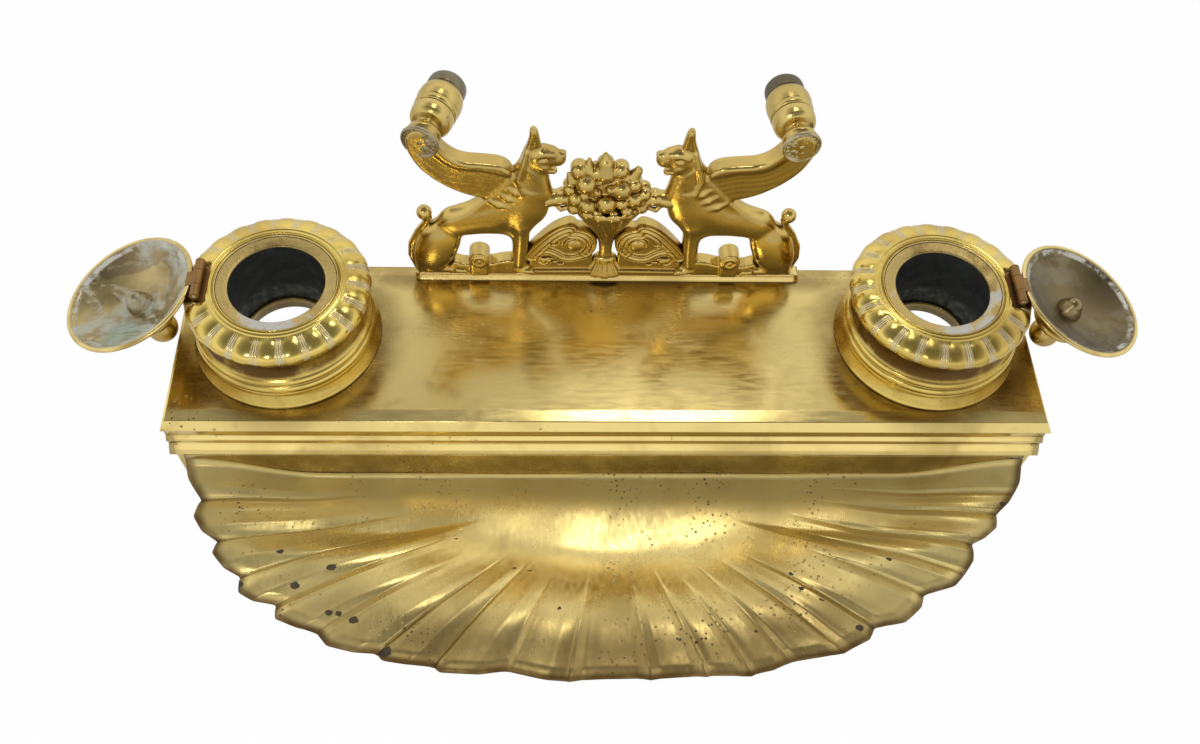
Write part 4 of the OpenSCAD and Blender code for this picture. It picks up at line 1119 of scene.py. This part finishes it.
def scroll_clay():
    """Big volute, the banded sweep out to the foreleg, and the small volute below."""
    clay = Clay((1.5, 2.2, 0), (32.5, 36.5, 5.2))
    u, v = clay.flat()
    big, small = (12.6, 20.6), (24.4, 11.6)
    turns = [(big[0] + r * math.cos(math.radians(a)) * 0.96, big[1] + r * math.sin(math.radians(a)))
             for a, r in zip(range(-60, 60 - 361, -20), np.linspace(5.9, 8.0, 22))]
    sweep = softened(turns[4:-1] + [(14.5, 29.8), (19.5, 26.8), (24.8, 20.6), (29.6, 13.6)],
                     3, closed=False)
    low_band = softened([(8.0, 14.3), (12.6, 12.4), (17.0, 12.6), (20.2, 15.0), (23.8, 16.6),
                         (27.2, 14.4), (27.0, 10.4), (24.0, 9.2), (22.4, 11.4)], 4, closed=False)
    main = line_gap(u, v, sweep)
    side_band = line_gap(u, v, low_band)
    boss = np.hypot(u - big[0], v - big[1])
    ridges = 0.42 * np.cos(main * 2 * math.pi / 2.1)
    clay.plate(main - 2.9, 3.1 + ridges * (main < 2.9), edge=1.5, blend=0.4)
    clay.plate(side_band - 1.9, 3.1 + 0.35 * np.cos(side_band * 2 * math.pi / 1.9), edge=0.8,
               blend=0.4)
    clay.plate(boss - 8.0, 1.7, edge=0.4, blend=0.4)
    clay.plate(boss - 4.2, 3.3 + 0.6 * np.clip(1 - (boss / 3.2) ** 2, 0, 1)
               - 0.6 * np.exp(-((boss - 3.2) / 0.35) ** 2), edge=1.1, blend=0.3)
    clay.plate(np.hypot(u - small[0], v - small[1]) - 1.6, 3.5, edge=1.1, blend=0.3)
    back = outline_gap(u, v, np.array([(5, 2), (30.5, 2), (30.5, 16), (24, 20), (14, 24), (5, 20)]))
    clay.plate(back, 1.6, edge=0.4, blend=0.4)
    for place, radius in (((20.6, 21.2), 1.5), ((20.3, 10.6), 1.3), ((17.9, 8.6), 0.9)):
        hole = np.hypot(u - place[0], v - place[1]) - radius
        clay.plate(hole, 8, edge=0.2, blend=0.3, carve=True)
    clay.plate(outline_gap(u, v, np.array([(5, 2), (31, 2), (31, 5.2), (5, 5.6)])), 3.2, edge=0.5,
               blend=0.6)
    clay.cut_below(CLAY_FLOOR)
    clay.field = np.maximum(clay.field, 2.3 - clay.axes[0])
    return clay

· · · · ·

Write out all the lines again, exactly as they are.

TASK RESPONSE:
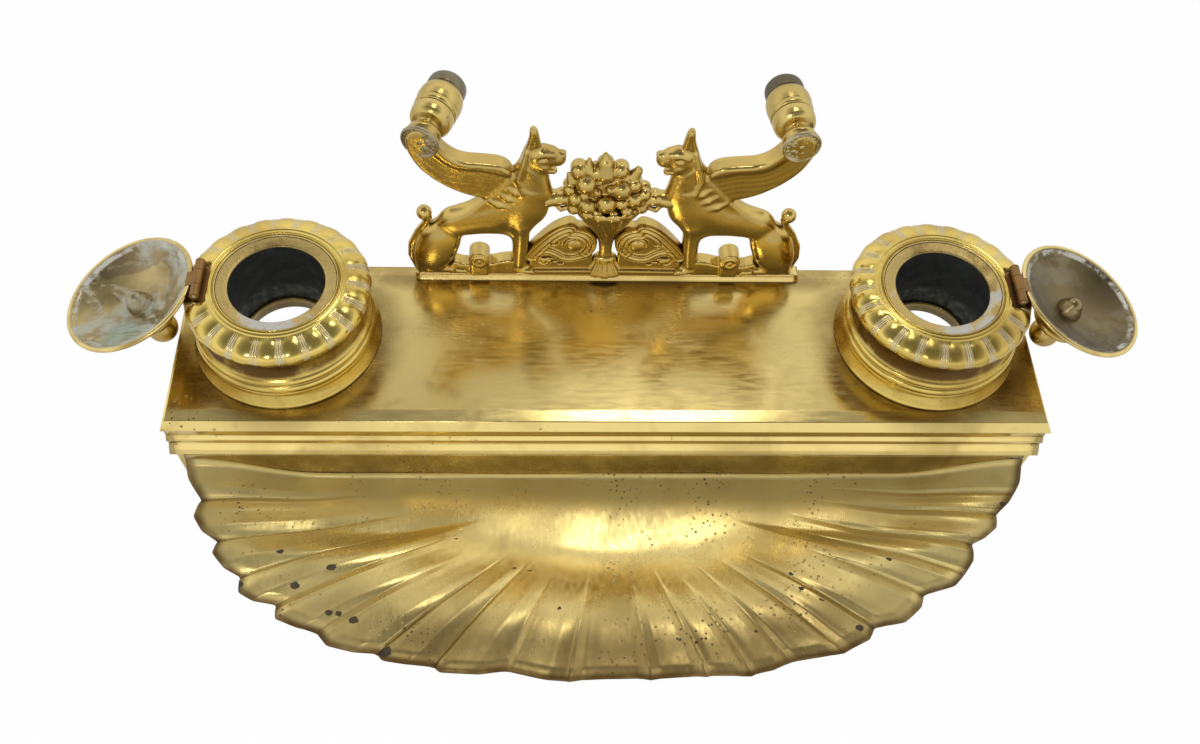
Write part 4 of the OpenSCAD and Blender code for this picture. It picks up at line 1119 of scene.py. This part finishes it.
def scroll_clay():
    """Big volute, the banded sweep out to the foreleg, and the small volute below."""
    clay = Clay((1.5, 2.2, 0), (32.5, 36.5, 5.2))
    u, v = clay.flat()
    big, small = (12.6, 20.6), (24.4, 11.6)
    turns = [(big[0] + r * math.cos(math.radians(a)) * 0.96, big[1] + r * math.sin(math.radians(a)))
             for a, r in zip(range(-60, 60 - 361, -20), np.linspace(5.9, 8.0, 22))]
    sweep = softened(turns[4:-1] + [(14.5, 29.8), (19.5, 26.8), (24.8, 20.6), (29.6, 13.6)],
                     3, closed=False)
    low_band = softened([(8.0, 14.3), (12.6, 12.4), (17.0, 12.6), (20.2, 15.0), (23.8, 16.6),
                         (27.2, 14.4), (27.0, 10.4), (24.0, 9.2), (22.4, 11.4)], 4, closed=False)
    main = line_gap(u, v, sweep)
    side_band = line_gap(u, v, low_band)
    boss = np.hypot(u - big[0], v - big[1])
    ridges = 0.42 * np.cos(main * 2 * math.pi / 2.1)
    clay.plate(main - 2.9, 3.1 + ridges * (main < 2.9), edge=1.5, blend=0.4)
    clay.plate(side_band - 1.9, 3.1 + 0.35 * np.cos(side_band * 2 * math.pi / 1.9), edge=0.8,
               blend=0.4)
    clay.plate(boss - 8.0, 1.7, edge=0.4, blend=0.4)
    clay.plate(boss - 4.2, 3.3 + 0.6 * np.clip(1 - (boss / 3.2) ** 2, 0, 1)
               - 0.6 * np.exp(-((boss - 3.2) / 0.35) ** 2), edge=1.1, blend=0.3)
    clay.plate(np.hypot(u - small[0], v - small[1]) - 1.6, 3.5, edge=1.1, blend=0.3)
    back = outline_gap(u, v, np.array([(5, 2), (30.5, 2), (30.5, 16), (24, 20), (14, 24), (5, 20)]))
    clay.plate(back, 1.6, edge=0.4, blend=0.4)
    for place, radius in (((20.6, 21.2), 1.5), ((20.3, 10.6), 1.3), ((17.9, 8.6), 0.9)):
        hole = np.hypot(u - place[0], v - place[1]) - radius
        clay.plate(hole, 8, edge=0.2, blend=0.3, carve=True)
    clay.plate(outline_gap(u, v, np.array([(5, 2), (31, 2), (31, 5.2), (5, 5.6)])), 3.2, edge=0.5,
               blend=0.6)
    clay.cut_below(CLAY_FLOOR)
    clay.field = np.maximum(clay.field, 2.3 - clay.axes[0])
    return clay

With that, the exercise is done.